Q: What attracted you to the DataTribe Foundry? Why did you choose to participate in the DataTribe Challenge? 

We’re founders looking for investment partners who will bring deep market understanding and experience—and the DataTribe team does not disappoint. We were impressed with DataTribe from our very first meeting. Natural language processing and machine learning technologies are complicated and not every investor gets it, but DataTribe did, right away.

It was also apparent that the DataTribe team takes a very active role in supporting their portfolio companies. Beyond the superpower expertise each member contributes, we see the skill and dedication they bring to picking up the phone and reaching out to potential partners and customers in their network. This is important to us, as we view our investors as traveling companions on the journey. That highest level of effort and attention sets DataTribe apart.

We’re excited to be a part of the DataTribe challenge and honored to be considered as one of the three finalists. Our relationship with DataTribe will open doors, and we are very grateful for the opportunity.

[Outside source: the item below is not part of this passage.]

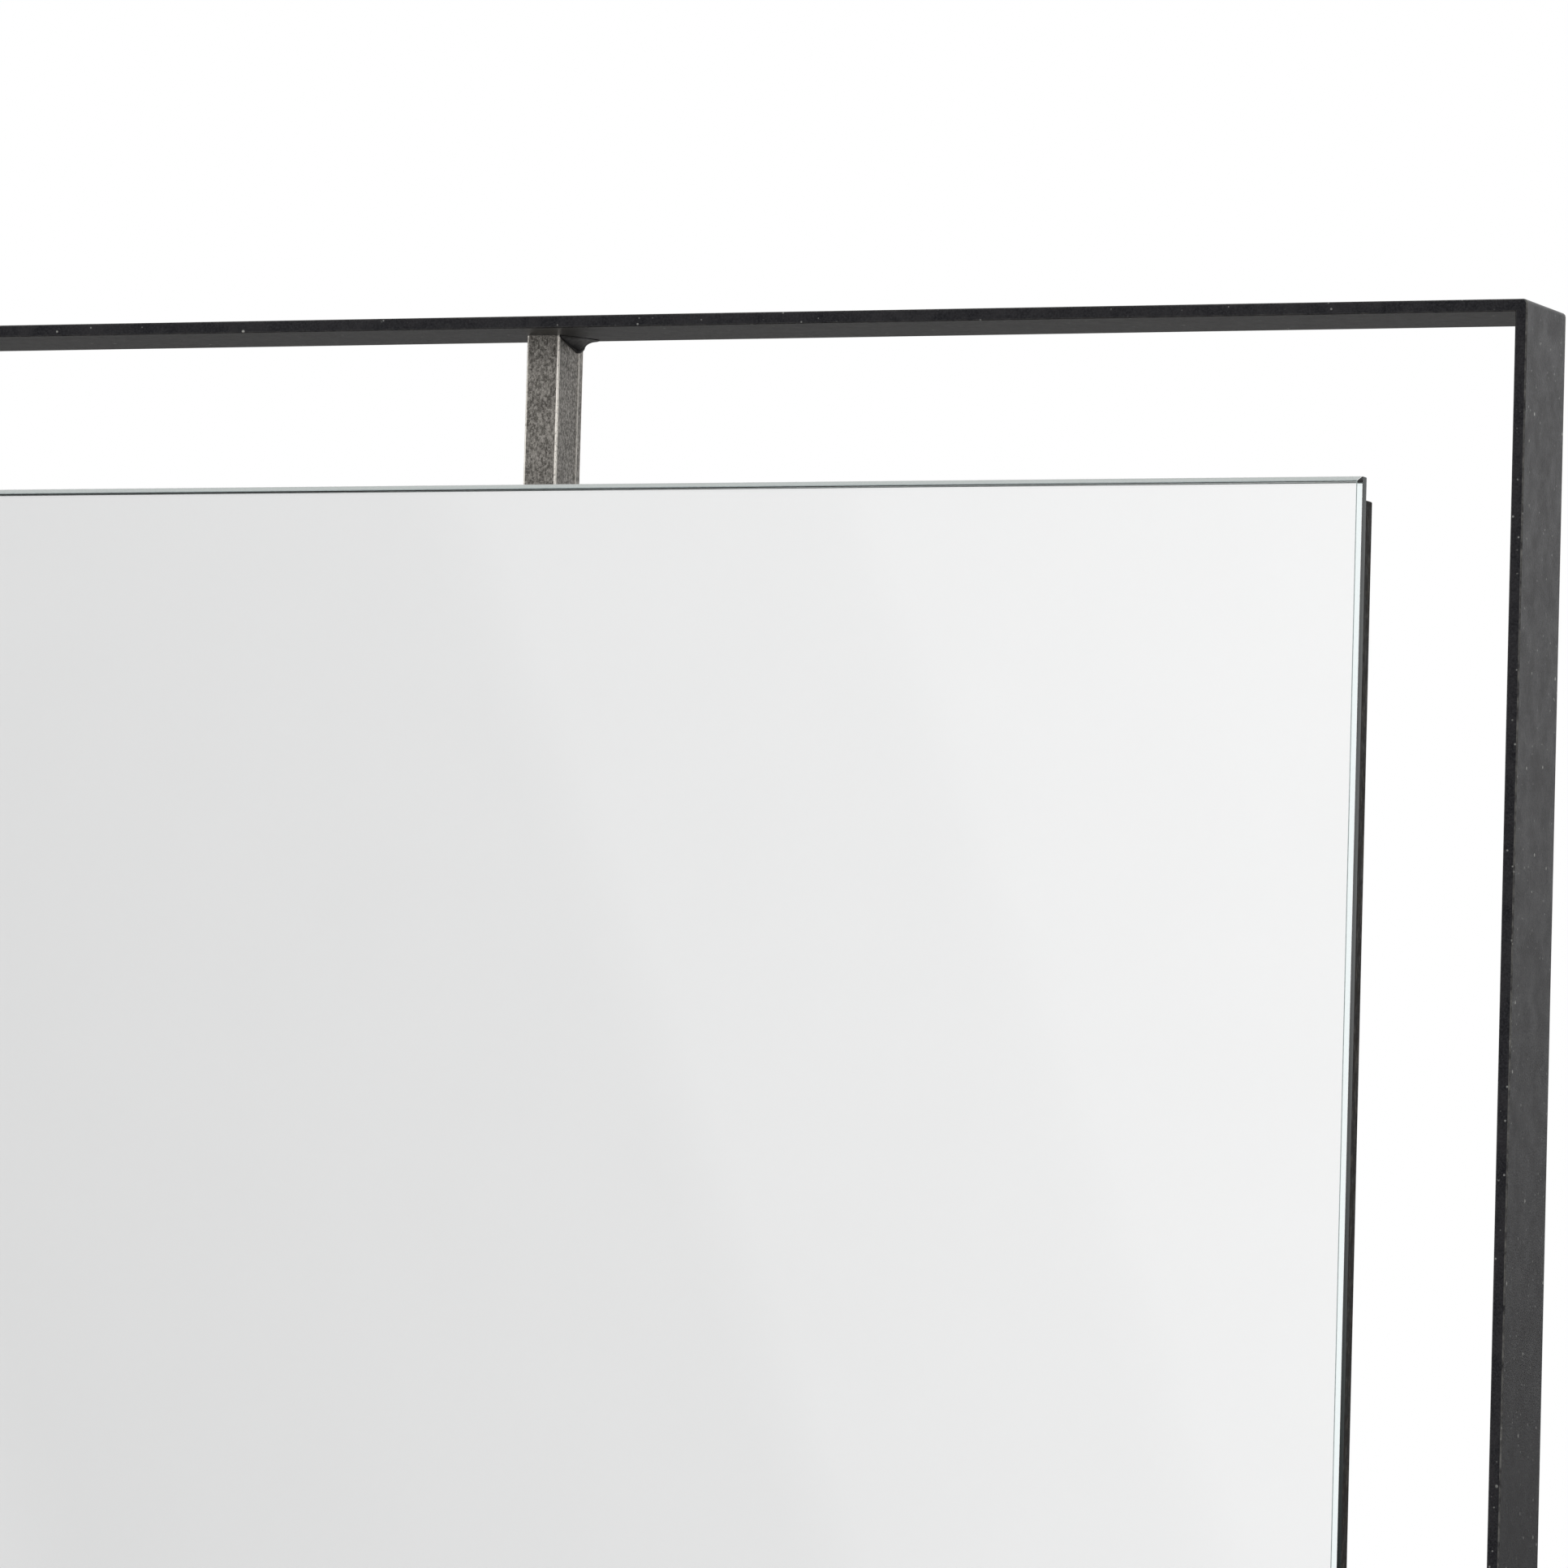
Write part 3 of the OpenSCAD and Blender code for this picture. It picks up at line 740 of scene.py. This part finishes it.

Q: What’s your long-term vision for your business?

QuickCode benefits any organization that is solving a problem with machine learning and unstructured text; it is truly sector agnostic. That said, we know that every industry and organization is unique in the way that it collects, stores, and delivers data. Our goal is for QuickCode to become the training set preparation tool of choice, which means we will need to invest in API technology that will allow QuickCode to be used alongside a myriad of data platforms.

We’re also adding to the feedback loop that informs the decision making processes by making investments in the technology that helps users guide QuickCode’s machine learning. These investments include visualizations, metrics, and enhanced recommending algorithms.

As we think about a long-term vision for the business itself, QuickCode will be used not only to improve efficiencies and accuracy in machine learning development pipelines, but also to identify and mitigate model drift in operational pipelines.  Specifically, as language changes over time due to technology advances, terminology evolution, or slang and jargon changes, QuickCode can help identify cases that are missed by the now-outdated model.